Finding
Old Things
Randal L. Schwartz
One of the great things about the Perl community is seen in the
many ways that Perl information can be obtained to solve typical
tasks or to get past those sticky little problems. Besides the professional
documentation, there's also the myriad of man pages that come
with the Perl distribution itself, and the CPAN modules. And with
a little searching on the Net, you can quickly find very active
support for Perl in the way of Usenet newsgroups, mailing lists,
and a few Web communities.
The most active Perl Web community that I participate in is known
as the Perl Monastery, at http://perlmonks.org. Each day,
a few hundred active users and a few thousand visitors post and
answer questions and chat in the "chatterbox". In my past
role as a systems administrator, it seems like I was always under
pressure to solve problems in annoyingly brief amounts of time.

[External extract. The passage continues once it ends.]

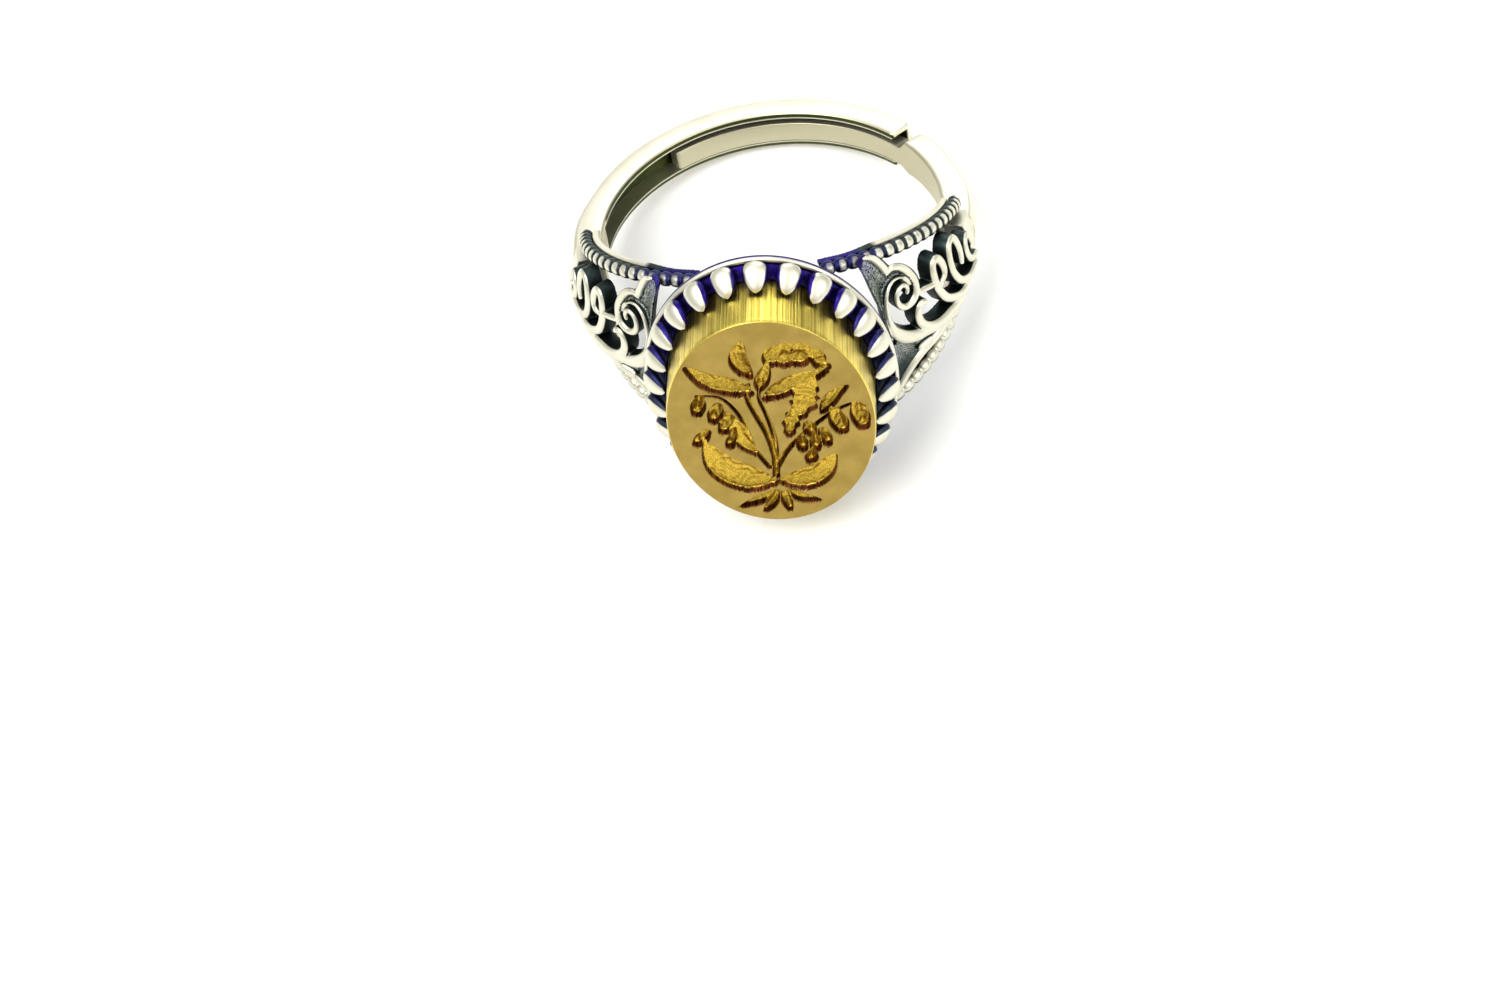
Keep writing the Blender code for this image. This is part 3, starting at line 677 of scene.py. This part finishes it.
# Hollowed leaves between strands: sag, thickness, then two edges as (u, z, drop below the crown)
LEAVES = [
    (0.1, 0.45,
     [(7.5, 2.2, 0.15), (7.55, 2.8, 0.15), (7.8, 3.35, 0.15), (8.2, 3.8, 0.15), (8.9, 3.95, 0.15)],
     [(7.7, 2.3, 0.5), (7.8, 2.75, 0.5), (8.05, 3.15, 0.45), (8.5, 3.25, 0.45), (8.95, 3.05, 0.45)]),
    (0.22, 0.5,
     [(9.2, -0.6, 0.2), (9.28, 0.6, 0.3), (9.3, 1.6, 0.35), (9.2, 2.6, 0.4), (8.95, 3.15, 0.45),
      (8.9, 4.0, 0.3), (9.1, 4.6, 0.2), (9.6, 5.4, 0.2)],
     [(9.3, -0.6, 0.1), (9.35, 0.5, 0.0), (9.54, 1.3, 0.0), (9.6, 2.2, 0.0), (9.8, 3.1, 0.0),
      (9.95, 3.9, 0.05), (10.05, 4.6, 0.15), (10.2, 5.2, 0.2)]),
    (0.2, 0.4,
     [(6.9, -1.2, 0.3), (7.6, -1.0, 0.35), (8.4, -0.7, 0.35), (9.3, -0.4, 0.3)],
     [(7.0, -2.4, 0.5), (7.8, -2.8, 0.55), (8.4, -3.4, 0.6), (9.4, -4.5, 0.6)]),
    (0.0, 0.3,
     [(2.6, -0.9, 0.6), (4.4, -1.5, 0.6), (6.1, -2.1, 0.7), (7.8, -3.0, 0.8), (9.5, -4.6, 0.9)],
     [(2.6, -2.5, 1.3), (4.4, -3.2, 1.35), (6.1, -3.8, 1.4), (7.8, -4.3, 1.4), (9.5, -4.75, 1.5)]),
]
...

Therefore, the Monastery is a welcome resource, because questions
often get answered within minutes, so help is just a browser-reload
or two away.
Recently, a relatively new Monk (as we call the participants)
who goes by the name "Aquilo" asked for help with a script
that:
recurses through a directory structure and checks if more than
half of the files in that directory have been used in the past 180
days. The path of directories which are predominately unused is
appended to a list of directories which will be used to archive
them.
Aquilo gave some sample code that performed directory recursion
in the traditional beginner way. I say traditional, because one
of Perl's "rites of passage" seems to be to "write
a directory recursion routine". Generally, these solutions
are not as flexible or efficient or portable as Perl's built-in
File::Find module, but beginners generally aren't aware
of this module.
A typical hand-rolled directory recursion starts like so:
sub do_this {
my ($dir) = shift;
if (opendir DIR, $dir) { # it's a directory
for my $entry (sort readdir DIR) {
do_this("$dir/$entry"); # recurse
}
} else { # it's a file
# operate on $dir (not shown)
}
}
do_this("fred"); # our top-level directory
and when that gets typed in, and it runs forever, the beginner will
start to scratch his head wondering why. Well, the basic structure
is correct, except that the readdir call in the fourth line
returns not only the files contained within the directory, but also
the directories contained within the directory. That's good for
the most part, but we also get the always-present "dot"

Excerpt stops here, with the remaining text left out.